We walked to the far end of the property and noticed down the hill a small party dwindling at the ex-drug lord’s house. Four naked people in a dirty swimming pool sipping beers. We were unsure if it was someone from the party who had been creeping around, so we turned back toward the house, and then I saw it. The body. It was laying down on our roof in the shadow of the swap cooler. I immediately thought that he was laying there in the shadow, still and quiet, waiting to make his move. “Juan, there he is!” I whispered. I climbed up on the low roof as quietly as I could, gave Juan my hand and helped him up, and we walked up to the body. He was young, mid twenties, dressed like he had been to a party, fake diamond earrings, shiny belt buckle, pearl button cowboy shirt. He did not stir. Is he asleep? Is he faking it, ready to jump up and fight or run? Dead? I scanned his shirt and the roof for blood but did not see any. We carefully stood over him ready to fight, ready for anything. Juan poked him in the shoulder with the stick and quietly told him to wake up. Adrenaline pumped through my veins. I was glad that we were able to finally confront the guy who had kept Misty and I up for the past 45 minutes. He was not dead. He was blitzed, totally drunk, passed out. Another nudge with the stick and he began to stir.

Roof

“What are you doing on my roof? This is my house, Compa.” Juan held the long stick out toward him.

His eyes blinked and fluttered and he finally became fully aware of where he was. He began chewing a piece of gum that had been tucked away in his mouth. He leaned up on his elbows, the stick inches from his face. “Calmase. Take it easy. Take it easy.”

I was surprised that this guy could speak intelligible words. He slowly sat up.

“Who are you?” Juan questioned, “Where are you from? Whose family are you?”

He stood up on wobbly feet. ” I’m Lalo’s cousin.
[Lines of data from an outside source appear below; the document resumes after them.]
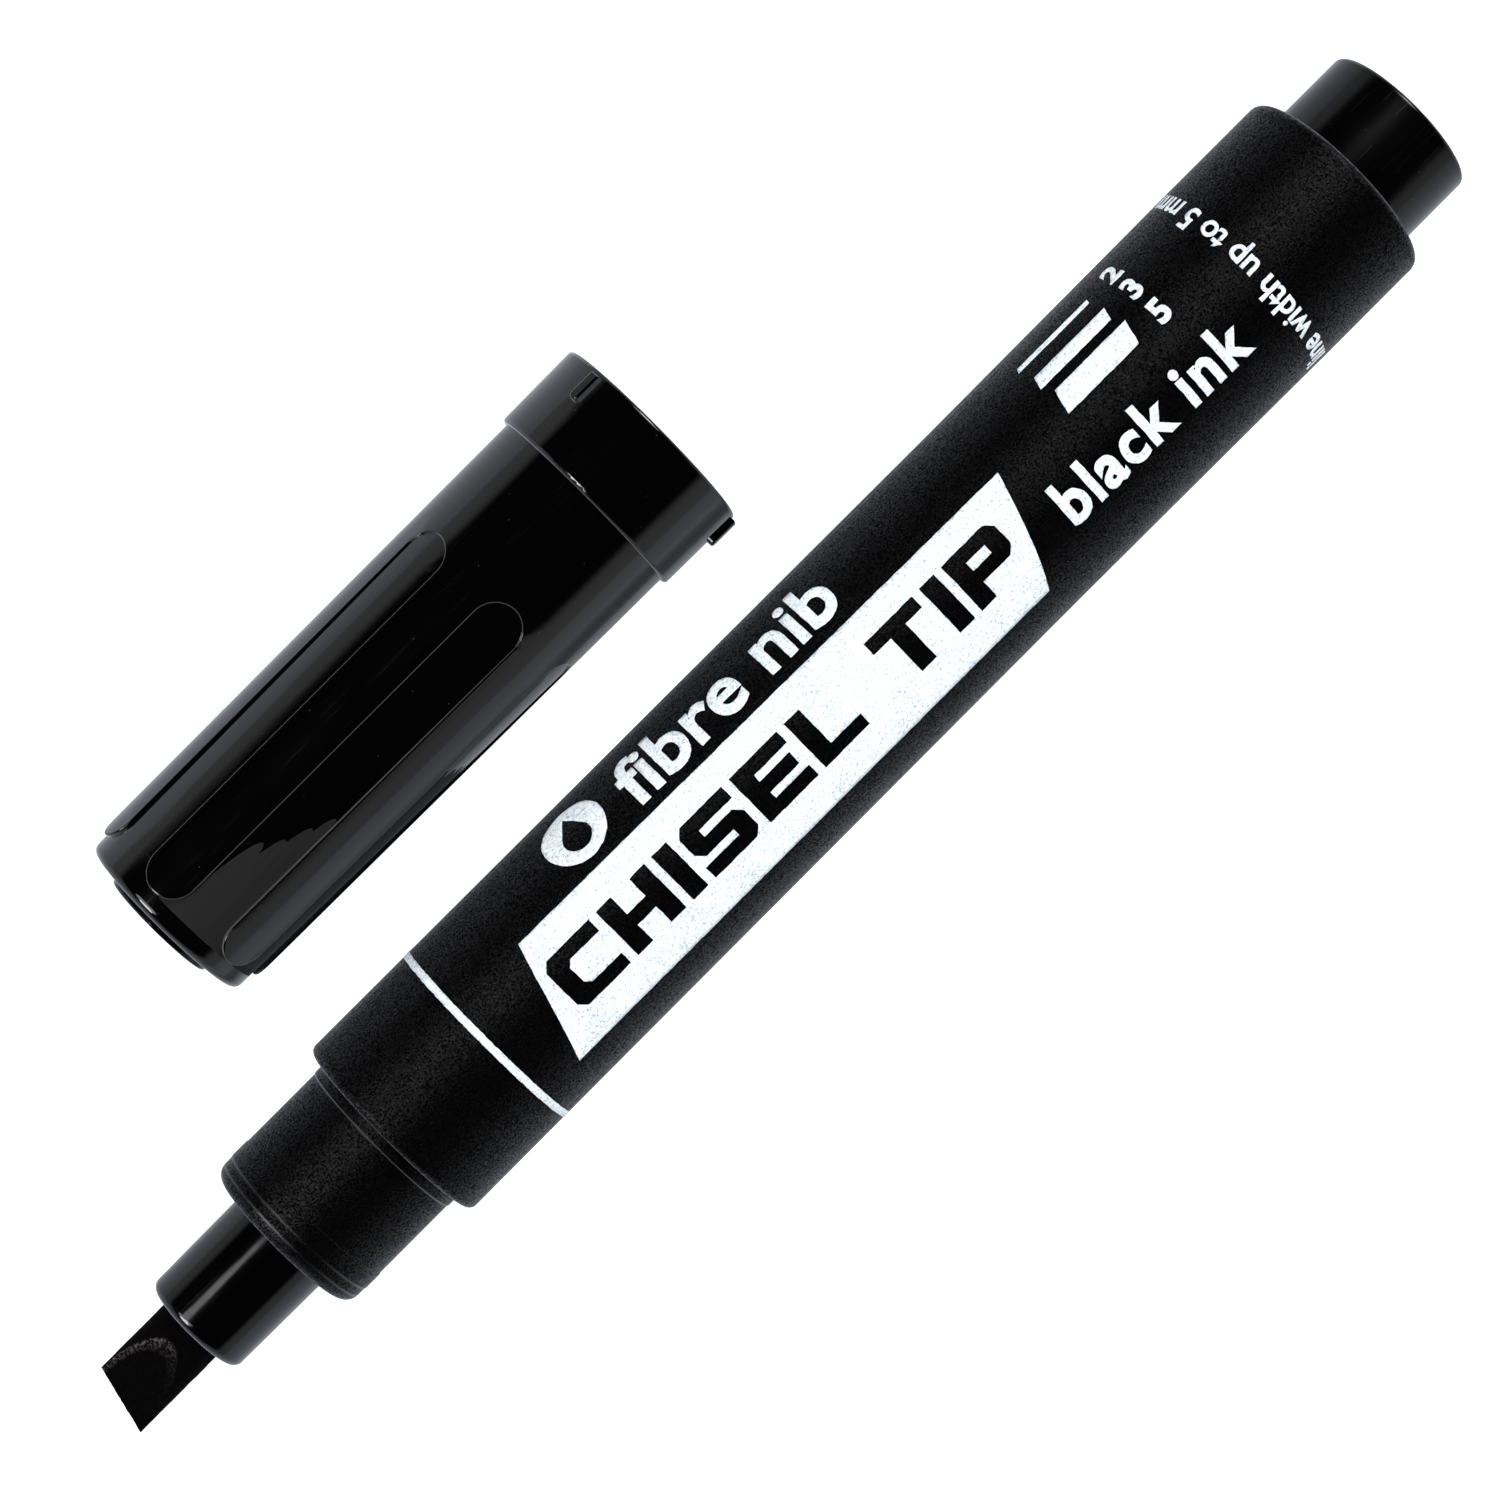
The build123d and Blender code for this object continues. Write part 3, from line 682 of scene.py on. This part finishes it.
def camera():
    """From above, with the nib to the lower left; slide shifts it sideways without turning it."""
    aim = Vector((0.33, -8.89, 7.2)) * MM
    place = Vector((-8.72, -9.34, 264.2)) * MM
    slide = Vector((-0.48, 0, 0)) * MM
    up = Vector((0.7073, 0.7069, 0))
    lens = bpy.data.cameras.new("camera")
    lens.sensor_width = 36
    lens.lens = 97.3
    lens.clip_start = 0.01
    view = bpy.data.objects.new("camera", lens)
    bpy.context.scene.collection.objects.link(view)
    back = (place - aim).normalized()
    right = up.cross(back).normalized()
    turn = Matrix((right, back.cross(right), back)).transposed()
    view.matrix_world = Matrix.Translation(place + slide) @ turn.to_4x4()
    bpy.context.scene.camera = view


camera()
floor()
studio()
soft_light("light_front", (-0.44, 0.36, 0.82), spread_deg=16, radiance=4)
soft_light("light_back", (0.6, 0.19, 0.78), spread_deg=16, radiance=5)
soft_light("light_front_edge", (-0.66, 0.32, 0.68), spread_deg=10, radiance=16)
soft_light("light_back_edge", (0.74, 0.16, 0.65), spread_deg=8, radiance=16)
soft_light("light_fill", (0.0, -0.62, 0.78), spread_deg=30, radiance=2.8, mirrored=False)
bpy.context.scene.view_settings.view_transform = "Standard"

INK = screen_ink()
FELT = felt(
    "nib_felt",
    color=(0.0002, 0.0002, 0.0003),
    tip=(0.0016, 0.0014, 0.0016),
    # The cut colour is partly pale fibre and partly a painted highlight
    cut=(0.085, 0.077, 0.075),
)
FELT_INSIDE = felt(
    "reservoir_felt",
    color=(0.012, 0.011, 0.013),
    tip=(0.05, 0.048, 0.055),
    cut=(0.05, 0.048, 0.055),
)
finishes = {
    "barrel": matte_barrel(),
    "nib_holder": gloss_moulding("holder_polished", roughness=0.08, waviness=0.005, shine=0.42),
    "nib": FELT,
    "reservoir_core": FELT_INSIDE,
    "reservoir_wrap": film(),
    "tail_plug": gloss_moulding(
        "plug_semigloss", roughness=0.14, waviness=0.012, scratches=0.15, grain=0.003, shine=0.3
    ),
    "cap_shell": gloss_moulding("cap_polished", roughness=0.07, waviness=0.004),
    "cap_inner": gloss_moulding("seal_polished", roughness=0.12, waviness=0.01, shine=0.2),
}
for node, finish in finishes.items():
    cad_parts[node].data.materials[0] = finish

panel()
small_prints()
fibre_nib()

# No piece of the object shows in any mirror reflection, its own included
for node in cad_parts.values():
    node.visible_glossy = False
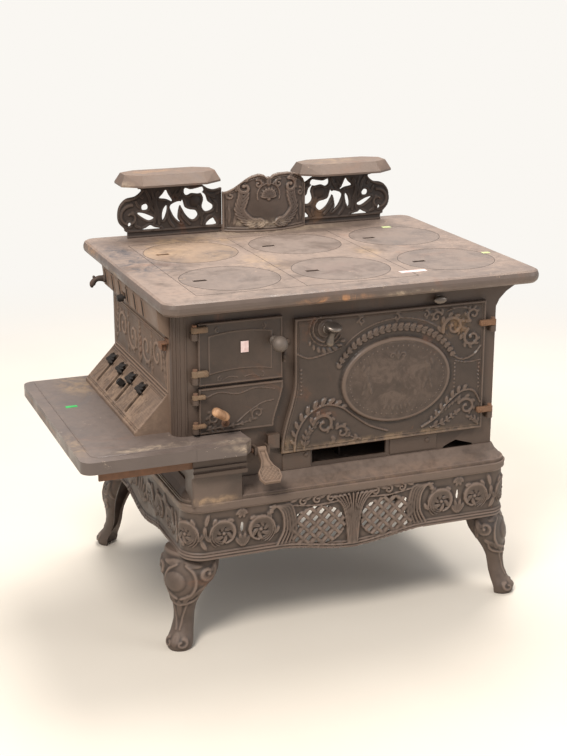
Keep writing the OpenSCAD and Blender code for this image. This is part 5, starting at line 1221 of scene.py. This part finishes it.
# ---------------------------------------------------------------- firebox end
def register_skin():
    b = mm("draft_register")
    y0, y1 = b[1], b[4]
    run_ = b[3] - b[0]
    rise = (b[5] - b[2]) - 4
    L = math.hypot(run_, rise)
    R = Relief(0, L, y0 + 0.5, y1 - 0.5, 1.7)
    ds = np.minimum(R.U, L - R.U)
    dy = np.minimum(R.V - y0, y1 - R.V)
    R.ground = np.minimum(ds + 0.01, dy)
    slots = [y1 - 63 - i * 80 for i in range(4)]
    cut = np.full_like(R.U, 1e3)
    for y in slots:
        q = np.maximum(np.abs(R.V - y) - 7.6, np.maximum(0.15 * L - R.U, R.U - 0.87 * L))
        cut = np.minimum(cut, q)
        R.h = np.maximum(R.h, 2.4 * np.sqrt(np.clip(1 - ((q - 2.6) / 2.4) ** 2, 0, 1)))
    ky = slots[1] - 60
    q = np.maximum(np.abs(R.V - (ky + 20)) - 26.4, np.abs(R.U - 0.51 * L) - 6.2)
    cut = np.minimum(cut, q)
    R.ground = np.minimum(R.ground, cut)
    R.beads(R.U, ((3, 2.4, 2.6), (8.5, 1.8, 2.0), (13, 1.8, 2.0)))
    R.beads(L - R.U, ((3, 2.6, 3.0), (9, 1.8, 2.2), (13.5, 1.6, 1.8)))
    R.beads(dy, ((3, 2.4, 2.4),))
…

Don’t worry about it. What’s with the stick? You gonna hit me with it?”

More forcefully, Juan said, “You can’t be sleeping on my roof. What are you doing up here?”

Juan had every right to hit the man, call the cops, whatever he wanted. I could have taken advantage, kicked him off the roof. He had had me worried and anxious for 45 minutes. He had threatened us, scared my lovely wife and trespassed on our roof. Juan chose grace, and once the guy realized that we weren’t going to kick the crap out of him, he began browbeating us. “Tomorrow I am going to come back and hurt you both! You’ll see!”

He stumbled across the roof, over the razor wire and onto the neighbor’s roof. I was amazed that he did not get tangled into a bloody pulp in the razor wire. He walked the length of our neighbor’s roof toward the street, stopping to sputter more threats along the way. He managed to land back on the ground without our help. I jumped off the roof and into our front patio, the adrenaline still racing, ready for whatever. Glaring, he walked passed our house within feet of me, with an empty 40 oz Carta Blanca beer bottle in his hand. It had been laying on the ground right where he jumped off the roof. ” You f**ing gringo, I will see you tomorrow!” He  walked up the street fifty feet, turned, and hurled the 40 oz. bottle toward our house. It collided with the razor wire and shattered right next to my Tacoma. Juan jumped off the roof and we walked over to our next door neighbors’ who were standing out in front of their house. The lonely drunk walked up to the next block, turned around and threw a rock at all of us. It only made more dogs bark.

We never called the cops. Juan walked back home and I went back to bed. I was exhausted but struggled to fall asleep. I dreamt about people breaking into our house, I was scared and helpless and too late to protect my wife. It made me lean into God’s arms as I tried to give him my cares and stress.